> What needs to be done
Repeat exactly what appears from the opening line of the listing to the line with "half == 0 ? [low[j], high[j], high[n]]", inclusive.

> Collected data

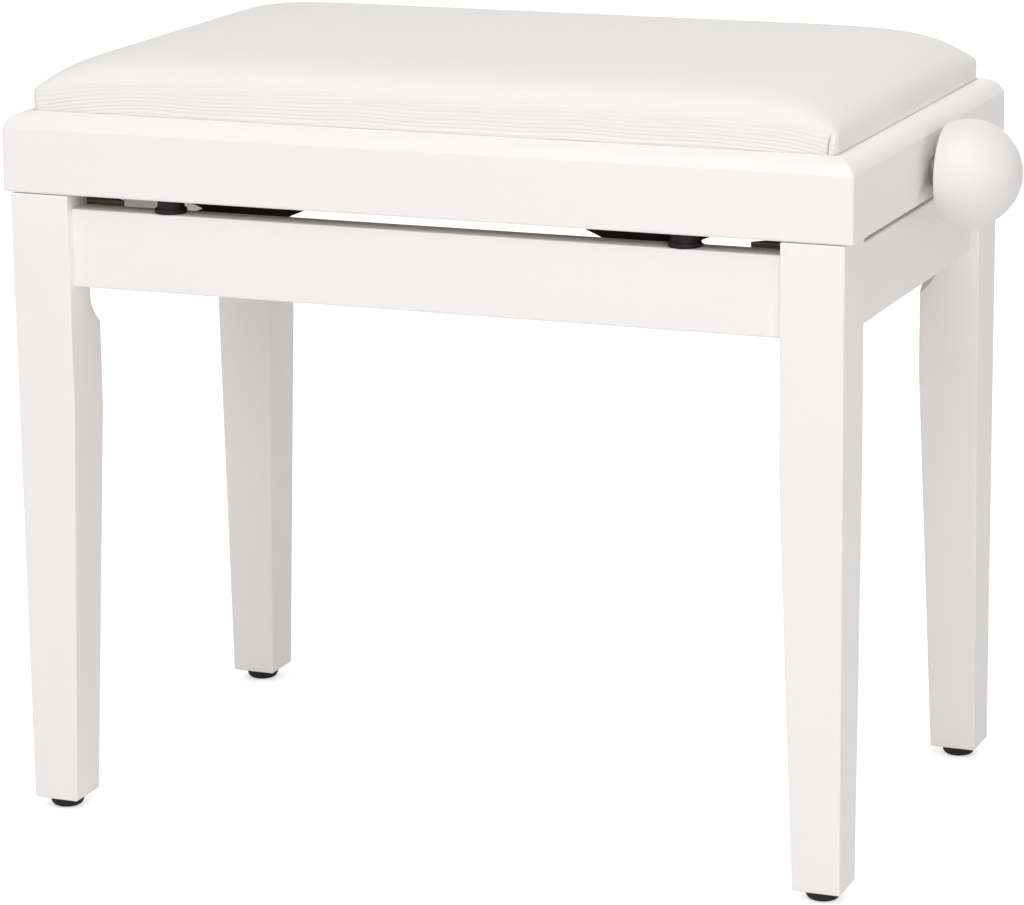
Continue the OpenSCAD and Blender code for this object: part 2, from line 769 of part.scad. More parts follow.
// A crowned pad: half sizes hx and hy, straight from z0 to z1, drawn in up to z2, then the crown
module pad(hx, hy, z0, z1, z2, crown, nx, ny) {
    us = [for (i = [0 : nx]) spread(2 * i / nx - 1)];
    vs = [for (k = [0 : ny]) spread(2 * k / ny - 1)];
    top = [for (u = us, v = vs)
        [u * (hx - draw(u, v)), v * (hy - draw(v, u)),
         z2 + crown * fullness(u, end_share) * fullness(v, side_share)]];
    ring = concat([for (i = [0 : nx - 1]) [i, 0]], [for (k = [0 : ny - 1]) [nx, k]],
                  [for (i = [nx : -1 : 1]) [i, ny]], [for (k = [ny : -1 : 1]) [0, k]]);
    count = len(ring);
    upper = [for (at = ring) at[0] * (ny + 1) + at[1]];
    middle_ring = [for (at = ring) [us[at[0]] * hx, vs[at[1]] * hy, z1]];
    lower_ring = [for (at = ring) [us[at[0]] * hx, vs[at[1]] * hy, z0]];
    middle = [for (j = [0 : count - 1]) len(top) + j];
    lower = [for (j = [0 : count - 1]) len(top) + count + j];
    hub = len(top) + 2 * count;
    points = concat(top, middle_ring, lower_ring, [[0, 0, z0]]);
    faces = concat(
        [for (i = [0 : nx - 1], k = [0 : ny - 1], half = [0, 1])
            let (a = i * (ny + 1) + k, b = a + 1, c = a + ny + 2, d = a + ny + 1)
            half == 0 ? [a, b, c] : [a, c, d]],
        band(lower, middle), band(middle, upper),
        [for (j = [0 : count - 1]) [hub, lower[j], lower[(j + 1) % count]]]);
    polyhedron(points = points, faces = faces);
}

// Triangles between two closed rings, the lower one first
function band(low, high) = [for (j = [0 : len(low) - 1], half = [0, 1])
    let (n = (j + 1) % len(low))
    half == 0 ? [low[j], high[j], high[n]] : [low[j], high[n], low[n]]];

// Numbers of faces across the cushion, outside and inside
outer_faces = [28, 18];
inner_faces = [16, 12];

// Cloth over the foam and down past the board, its hem turned under
module cushion_cover() {
    color(cloth) placed() difference() {
        pad(cushion_x, cushion_y, hem_z, frame_top, cushion_edge_z, cushion_crown,
            outer_faces[0], outer_faces[1]);
        pad(board_x, board_y, board_z, frame_top, cushion_edge_z, cushion_crown - cover_t,
            inner_faces[0], inner_faces[1]);
        translate([hem_w - cushion_x, hem_w - cushion_y, hem_z - over])
            cube([2 * (cushion_x - hem_w), 2 * (cushion_y - hem_w), cover_t + 2 * over]);
    }
}

module cushion_foam() {
    color(foam) placed()
        pad(board_x - foam_gap, board_y - foam_gap, board_top, frame_top + foam_gap, cushion_edge_z,
            cushion_crown - cover_t - foam_gap, inner_faces[0], inner_faces[1]);
}

// The upright flange hangs under the board, the flat one is screwed to it
module upper_channel() {
    difference() {
        translate([-channel_l / 2, 0, 0]) {
            translate([0, channel_in_y, upper_channel_z])
                cube([channel_l, channel_t, board_z - upper_channel_z]);
            translate([0, channel_y - upper_flange_w, board_z - channel_t])
                cube([channel_l, upper_flange_w, channel_t]);
        }
        channel_openings(spindle_z);
        upper_screw_holes(board_z - channel_t - over, board_z + over);
    }
}

module upper_channel_front() { color(black_steel) placed() at_end(-1) upper_channel(); }
module upper_channel_back() { color(black_steel) placed() upper_channel(); }

module upper_channel_screws() {
    color(zinc) placed() for (share = upper_screw_shares, end = [-1, 1])
        translate([share * channel_l / 2, end * upper_screw_y, board_z - channel_t - channel_screw_head_h]) {
            cylinder(h = channel_screw_head_h, d = channel_screw_head_d);
            cylinder(h = channel_screw_head_h + upper_screw_l, d = channel_screw_d);
        }
}

// The bush sits in the right frame member, its flange outside
module spindle_bush() {
    color(zinc) placed() difference() {
        union() {
            round_x(frame_in_x, frame_l / 2 + bush_flange_t, spindle_z, bush_d);
            round_x(frame_l / 2, frame_l / 2 + bush_flange_t, spindle_z, bush_flange_d);
        }
        round_x(frame_in_x - over, frame_l / 2 + bush_flange_t + over, spindle_z,
                spindle_d + 2 * running_play);
    }
}

// A plain rod with a left-hand and a right-hand threaded stretch
module spindle() {
    thread_in_x = slide_in_x - bar_block_l / 2 - thread_spare;
    thread_out_x = slide_out_x + bar_block_l / 2 + thread_spare;
    color(zinc) placed() {
        round_x(-pivot_x - bar_block_l / 2 - spindle_tail, knob_back_x + insert_l, spindle_z, spindle_d);
        for (side = [-1, 1]) at_side(side)
            round_x(thread_in_x, thread_out_x, spindle_z, thread_d);
    }
}

// A collar on each side of the right bearing block keeps the spindle in place
module thrust_collars() {
    first = pivot_x - bar_block_l / 2 - side_play - collar_l;
    second = pivot_x + bar_block_l / 2 + side_play;
    color(zinc) placed() for (x = [first, second]) difference() {
        round_x(x, x + collar_l, spindle_z, collar_d);
        round_x(x - over, x + collar_l + over, spindle_z, spindle_d + 2 * fixed_play);
    }
}

// A turned wood ball with a flat back, bored for its insert
module knob() {
    flat = knob_x - knob_back_x;
    color(paint) placed() translate([knob_x, 0, spindle_z]) rotate([0, 90, 0])
        rotate_extrude() difference() {
            intersection() {
                circle(r = knob_r);
                translate([0, -flat]) square([knob_r, flat + knob_r]);
            }
            translate([-over, -flat - over])
                square([over + insert_d / 2 + fixed_play, over + insert_l]);
        }
}

module knob_insert() {
    color(brass) placed() difference() {
        round_x(knob_back_x, knob_back_x + insert_l, spindle_z, insert_d);
        round_x(knob_back_x - over, knob_back_x + insert_l + over, spindle_z, spindle_d + 2 * fixed_play);
    }
}

leg_front_left();
leg_front_right();
leg_back_left();
leg_back_right();
rail_front();
rail_back();
rail_left();
rail_right();
corner_blocks();
hanger_bolts();
hanger_washers();
hanger_nuts();
foot_glides();
glide_nails();
rail_bumpers();
channel_cleats();
lower_channel_front();
lower_channel_back();
lower_channel_screws();
lower_rod_left();
lower_rod_right();
outer_arms_left();
centre_pivots_left();
outer_arms_right();
centre_pivots_right();
inner_arms_left();
lower_slide_pins_left();
inner_arms_right();
lower_slide_pins_right();
slide_bar_left();
slide_bar_right();
frame_front();
frame_back();
frame_left();
frame_right();
seat_cleats();
seat_board();
board_screws();
cushion_foam();
cushion_cover();
upper_channel_front();
upper_channel_back();
upper_channel_screws();
bearing_bar_left();
bearing_bar_right();
spindle_bush();
spindle();
thrust_collars();
knob();
knob_insert();
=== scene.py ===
import math

import bmesh
import bpy
import numpy as np
from mathutils import Matrix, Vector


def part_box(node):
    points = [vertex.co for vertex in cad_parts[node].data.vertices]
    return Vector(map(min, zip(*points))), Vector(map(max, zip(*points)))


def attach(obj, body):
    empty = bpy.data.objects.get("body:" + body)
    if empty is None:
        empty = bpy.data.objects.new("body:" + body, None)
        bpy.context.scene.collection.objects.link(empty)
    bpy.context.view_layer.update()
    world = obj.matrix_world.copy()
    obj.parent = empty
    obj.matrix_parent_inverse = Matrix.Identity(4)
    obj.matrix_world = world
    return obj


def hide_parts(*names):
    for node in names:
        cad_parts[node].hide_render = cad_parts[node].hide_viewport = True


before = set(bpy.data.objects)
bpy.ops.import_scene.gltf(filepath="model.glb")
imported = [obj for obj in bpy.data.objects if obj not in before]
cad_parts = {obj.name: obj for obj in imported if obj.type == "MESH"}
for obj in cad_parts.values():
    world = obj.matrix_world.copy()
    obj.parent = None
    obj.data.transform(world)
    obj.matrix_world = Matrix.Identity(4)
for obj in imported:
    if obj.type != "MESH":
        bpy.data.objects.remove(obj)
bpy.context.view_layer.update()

# Legs
# Four solid beech legs, painted with the rest of the base. Each is planed square, tapered on its two inner
# faces from two thirds of its height down, and its inner upper edge is cut off for the corner block.
MM = 0.001
foot_l = 30.0
foot_w = 31.0
taper_l = 255.0
cut_w = 12.5
cut_l = 65.0
cut_r = 30.0
leg_edge_r = 0.9
eased_corner_w = (2 - math.sqrt(2)) * leg_edge_r


def corners(node):
    """Lowest and highest corner of a CAD piece at rest, in millimetres."""
    return np.array([list(corner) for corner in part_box(node)]) / MM


def rounded(outline, radius, inset=0.0, steps=4, shoulder=0.6):
    """Closed outlines, shape (..., corners, 2) and counter-clockwise, with rounded corners.

    The centre of a corner's arc lies at the corner, moved by the radius off both edges. The arc turns from
    one edge's normal to the next one's, less the inset. A shoulder point on each side, up to that far off
    the arc, keeps the faces flat.
    """
    arriving = outline - np.roll(outline, 1, axis=-2)
    length = np.linalg.norm(arriving, axis=-1, keepdims=True)
    arriving = arriving / length
    leaving = np.roll(arriving, -1, axis=-2)
    normal_in = np.stack([arriving[..., 1], -arriving[..., 0]], axis=-1)
    normal_out = np.stack([leaving[..., 1], -leaving[..., 0]], axis=-1)
    cosine = np.sum(arriving * leaving, axis=-1, keepdims=True)
    cross = arriving[..., :1] * leaving[..., 1:] - arriving[..., 1:] * leaving[..., :1]
    bend = np.sign(cross)
    turn = np.arccos(np.clip(cosine, -1, 1))
    radius = np.broadcast_to(np.reshape(radius, (-1, 1)), turn.shape)
    reach = radius * np.tan(turn / 2)
    centre = outline - bend * radius * (normal_in + normal_out) / (1 + cosine)
    share = np.linspace(0, 1, steps + 1)[:, None]
    turn = turn[..., None, :]
    normal = (np.sin((1 - share) * turn) * normal_in[..., None, :] + np.sin(share * turn)
              * normal_out[..., None, :]) / np.sin(turn)
    arc = centre[..., None, :] + ((bend * radius)[..., None, :] - inset) * normal
    flat = length - reach - np.roll(reach, 1, axis=-2)
    just_short_of_half = 0.45
    before = np.clip(just_short_of_half * flat, 0, shoulder)
    after = np.roll(before, -1, axis=-2)
    arc = np.concatenate([arc[..., :1, :] - (before * arriving)[..., None, :], arc,
                          arc[..., -1:, :] + (after * leaving)[..., None, :]], axis=-2)
    return arc.reshape(*outline.shape[:-2], -1, 2)


def solid(name, points, faces, sharp=40.0, shade=None):
    """A closed mesh from points in millimetres: doubles merged, normals outwards, smooth up to an angle.

    shade is an optional number for each point, kept as the attribute of that name.
    """
    mesh = bpy.data.meshes.new(name)
    mesh.from_pydata((np.asarray(points) * MM).tolist(), [], faces)
    if shade is not None:
        mesh.attributes.new("shade", "FLOAT", "POINT").data.foreach_set("value", shade)
    work = bmesh.new()
    work.from_mesh(mesh)
    bmesh.ops.remove_doubles(work, verts=work.verts, dist=0.001 * MM)
    bmesh.ops.recalc_face_normals(work, faces=work.faces)
    work.to_mesh(mesh)
    work.free()
    mesh.shade_smooth()
    mesh.set_sharp_from_angle(angle=math.radians(sharp))
    made = bpy.data.objects.new(name, mesh)
    bpy.context.scene.collection.objects.link(made)
    return made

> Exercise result
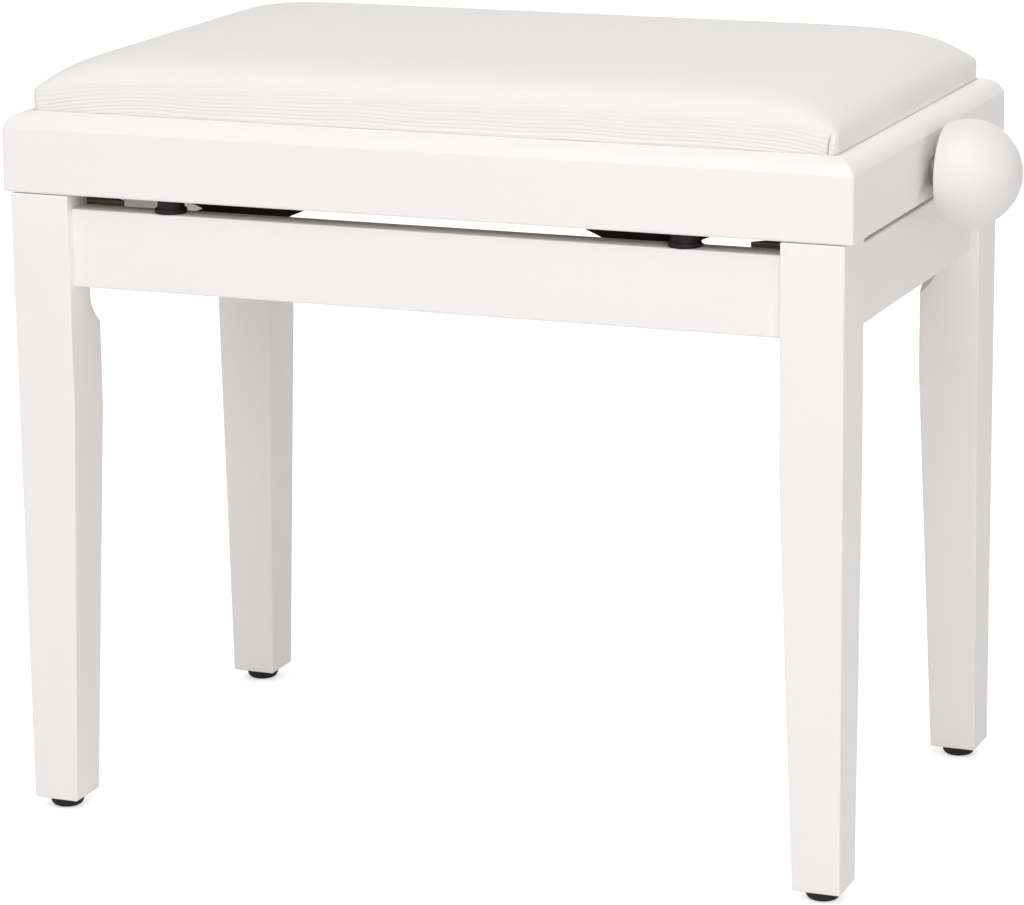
Continue the OpenSCAD and Blender code for this object: part 2, from line 769 of part.scad. More parts follow.
// A crowned pad: half sizes hx and hy, straight from z0 to z1, drawn in up to z2, then the crown
module pad(hx, hy, z0, z1, z2, crown, nx, ny) {
    us = [for (i = [0 : nx]) spread(2 * i / nx - 1)];
    vs = [for (k = [0 : ny]) spread(2 * k / ny - 1)];
    top = [for (u = us, v = vs)
        [u * (hx - draw(u, v)), v * (hy - draw(v, u)),
         z2 + crown * fullness(u, end_share) * fullness(v, side_share)]];
    ring = concat([for (i = [0 : nx - 1]) [i, 0]], [for (k = [0 : ny - 1]) [nx, k]],
                  [for (i = [nx : -1 : 1]) [i, ny]], [for (k = [ny : -1 : 1]) [0, k]]);
    count = len(ring);
    upper = [for (at = ring) at[0] * (ny + 1) + at[1]];
    middle_ring = [for (at = ring) [us[at[0]] * hx, vs[at[1]] * hy, z1]];
    lower_ring = [for (at = ring) [us[at[0]] * hx, vs[at[1]] * hy, z0]];
    middle = [for (j = [0 : count - 1]) len(top) + j];
    lower = [for (j = [0 : count - 1]) len(top) + count + j];
    hub = len(top) + 2 * count;
    points = concat(top, middle_ring, lower_ring, [[0, 0, z0]]);
    faces = concat(
        [for (i = [0 : nx - 1], k = [0 : ny - 1], half = [0, 1])
            let (a = i * (ny + 1) + k, b = a + 1, c = a + ny + 2, d = a + ny + 1)
            half == 0 ? [a, b, c] : [a, c, d]],
        band(lower, middle), band(middle, upper),
        [for (j = [0 : count - 1]) [hub, lower[j], lower[(j + 1) % count]]]);
    polyhedron(points = points, faces = faces);
}

// Triangles between two closed rings, the lower one first
function band(low, high) = [for (j = [0 : len(low) - 1], half = [0, 1])
    let (n = (j + 1) % len(low))
    half == 0 ? [low[j], high[j], high[n]] : [low[j], high[n], low[n]]];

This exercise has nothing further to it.